Up to and including the line that contains "housing_back = 100.7", write out each line of the material from its first line, exactly.

◆ ◆ ◆ ◆ ◆ ◆ ◆

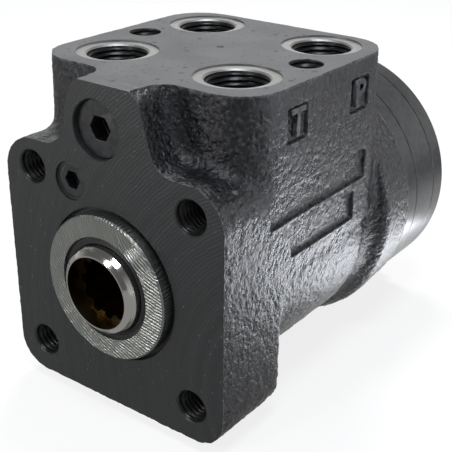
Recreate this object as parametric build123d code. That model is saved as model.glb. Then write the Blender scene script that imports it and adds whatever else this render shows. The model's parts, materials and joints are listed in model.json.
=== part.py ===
from build123d import *
import math
import os

# Orbital steering unit: a rotary steering valve that meters oil through a gerotor gear set.
# Millimetres. +Z points up to the port face, +Y runs along the steering axis from the mounting
# face to the end cover, and the origin is where the steering axis meets the mounting face.
# Angles about the steering axis are counted from +X towards +Z.

# Mounting flange
flange_width = 81.0
flange_depth = 28.0
shoulder_height = 38.3
foot_corner_radius = 10.0
shoulder_corner_radius = 12.0
flange_bolt_circle = 82.5
flange_bolt_angle = 45.0
m10_radius = 5.0
m10_chamfer = 0.4
flange_hole_depth = 20.0

# Valve neck and port block
port_face_height = 58.85
neck_top_half_width = 12.1
neck_foot_half_width = 17.6
neck_top_radius = 5.0
neck_foot_radius = 7.5
block_width = 78.3
block_front = 11.5
block_back = 87.0
block_centre_x = 0.4
block_front_radius = 13.0
block_back_radius = 14.0
block_draft = 1.0
block_foot_height = 6.0
web_half_width = 9.0
web_radius = 7.0

# Barrel, waist and rear rim
barrel_radius = 40.3
barrel_front = 20.0
barrel_back = 78.0
barrel_edge_radius = 6.0
waist_radius = 38.3
rim_radius = 44.0
rim_front = 84.2
rim_slope = 3.6
rim_edge = 0.8
rim_back_radius = 42.9
housing_back = 100.7

# Ports
port_pitch_x = 43.5
port_pitch_y = 43.0
port_centre_x = 0.6
port_centre_y = housing_back / 2
port_radius = 9.0
port_depth = 15.0
port_depth_step = 0.4
spot_face_radius = 12.25
spot_face_depth = 0.6
top_hole_pitch = 59.8
top_hole_x = 0.35
top_hole_shift = 0.45
top_hole_depth = 15.0
centre_mark_radius = 1.2
centre_mark_depth = 0.8

# Steering valve
sleeve_radius = 19.0
spool_radius = 13.2
running_gap = 0.06
sleeve_end_gap = 0.3
port_groove_radius = 22.5
port_groove_width = 3.0
tank_groove_shift = 1.15
left_groove_shift = 5.75
right_groove_shift = -3.5
pump_groove_shift = 3.5
port_passage_radius = 2.4
port_passage_foot = 12.0
sleeve_hole_radius = 1.2
sleeve_holes_per_row = 4

# Spool
nose_front = -6.4
nose_mouth_radius = 10.85
nose_mouth_depth = 5.0
nose_round = 2.4
spline_teeth = 12
spline_minor_radius = 8.75
spline_major_radius = 10.3
spline_half_angle = 7.5
spline_back = 14.0
spool_bore_radius = 9.0
spool_bore_front = 28.5
spool_end_gap = 1.4
spool_turn = 12.0
oil_slot_width = 2.4
oil_slot_depth = 1.1
oil_slot_length = 14.0
oil_slots_per_row = 6

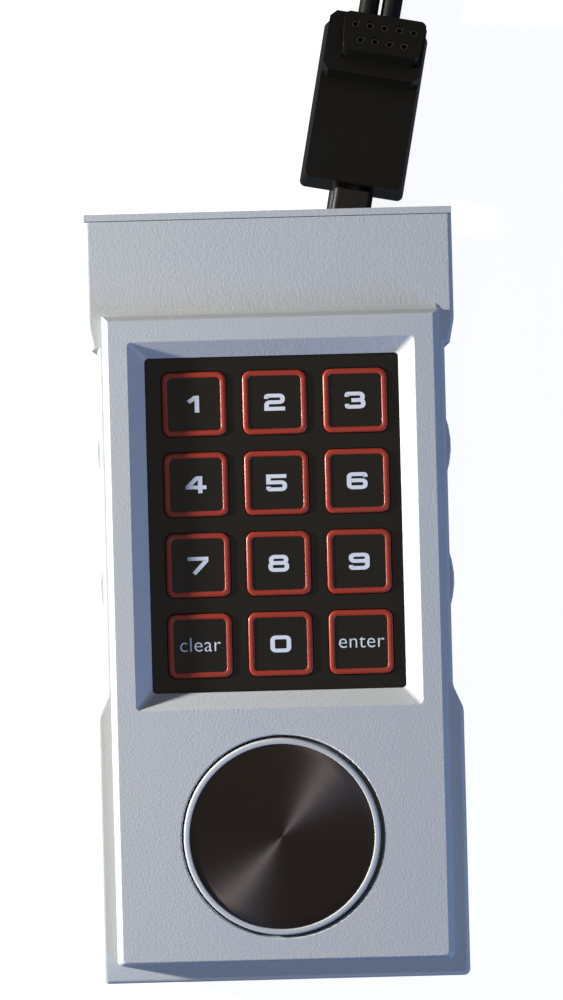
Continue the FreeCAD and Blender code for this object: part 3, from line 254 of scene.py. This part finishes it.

◆ ◆ ◆ ◆ ◆ ◆ ◆

■ TASK RESULT ■
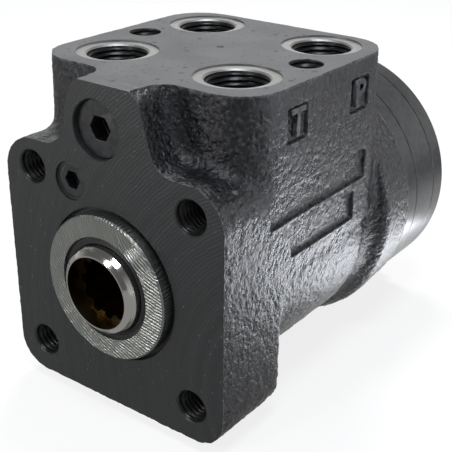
Recreate this object as parametric build123d code. That model is saved as model.glb. Then write the Blender scene script that imports it and adds whatever else this render shows. The model's parts, materials and joints are listed in model.json.
=== part.py ===
from build123d import *
import math
import os

# Orbital steering unit: a rotary steering valve that meters oil through a gerotor gear set.
# Millimetres. +Z points up to the port face, +Y runs along the steering axis from the mounting
# face to the end cover, and the origin is where the steering axis meets the mounting face.
# Angles about the steering axis are counted from +X towards +Z.

# Mounting flange
flange_width = 81.0
flange_depth = 28.0
shoulder_height = 38.3
foot_corner_radius = 10.0
shoulder_corner_radius = 12.0
flange_bolt_circle = 82.5
flange_bolt_angle = 45.0
m10_radius = 5.0
m10_chamfer = 0.4
flange_hole_depth = 20.0

# Valve neck and port block
port_face_height = 58.85
neck_top_half_width = 12.1
neck_foot_half_width = 17.6
neck_top_radius = 5.0
neck_foot_radius = 7.5
block_width = 78.3
block_front = 11.5
block_back = 87.0
block_centre_x = 0.4
block_front_radius = 13.0
block_back_radius = 14.0
block_draft = 1.0
block_foot_height = 6.0
web_half_width = 9.0
web_radius = 7.0

# Barrel, waist and rear rim
barrel_radius = 40.3
barrel_front = 20.0
barrel_back = 78.0
barrel_edge_radius = 6.0
waist_radius = 38.3
rim_radius = 44.0
rim_front = 84.2
rim_slope = 3.6
rim_edge = 0.8
rim_back_radius = 42.9
housing_back = 100.7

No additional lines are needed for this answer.